This week’s column about fallibility and computer systems was inspired by the gently bubbling controversy over the NHS “Connecting for Health” system, grandly and completely inaccurately described as “the biggest computer program in the world ever”.
It is in the nature of human beings that we cock everything up the first time. We also cock everything up the second time. After that success is a possibility.
Building big computer systems is actually surprisingly simple if you accept this premise: you will not get it right first time and almost certainly not the second time either. I have been involved in software development projects big and small many times, a reasonable percentage of which have succeeded and I can’t recall a single occasion when we actually knew what we were doing at the start. On one or two memorable occasions, we didn’t know what we were doing at the end either.
The point is that prototyping to understand a problem is an intrinsic part of software development, more so than in any other engineering profession because we really do not understand what we are doing at the beginning.
When I see student projects handed in with a requirements stage, a specification stage, an implementation stage and so on, all carefully partitioned using one or other of the numerous software process models, I honestly weep for them. The real world is almost never so clear and it’s not just software development. One example I frequently use is Beethoven’s Fifth Symphony, the da-da-da-daaaa one. It is a masterpiece of organisation which uses elements of mathematics in its structure (it’s built on the sonata principle with sections of length deliberately very close to the “perfect ratio” of mathematics).
So how many of you think that it fell out of Beethoven’s head in this form? I hope none. The beauty and awesome structure of the Fifth emerged by systematic refinement. We know this because Beethoven kept early versions, which were frequently naive and relatively formless. The greatness emerged from a process of prototyping. If a software developer had written Beethoven’s Fifth, it would have been version 1. Very, very few musicians go with the first version. Software developers nearly always go with the first version even though experiments in the 1980s showed that this is a stupid thing to do.

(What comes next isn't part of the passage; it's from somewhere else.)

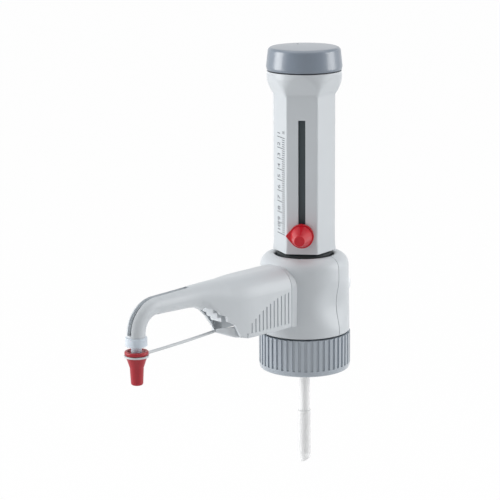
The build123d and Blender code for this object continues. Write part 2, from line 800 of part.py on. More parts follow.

So what’s the problem with the NHS development? Quite simply, we don’t know what the hell they are doing and there are few signs of prototyping. The controversy is over whether it should be independently reviewed or not. How could this possibly be controversial? All such projects should be reviewed. If they were, and the dictum of “never right the first time” was followed using open prototyping, we wouldn’t have quite so many, many disastrous projects.
Two of the clearest signs that projects are going awry are a) the results are kept under wraps and b) talking heads tell you that there’s no problem. It’s your money, shout about it.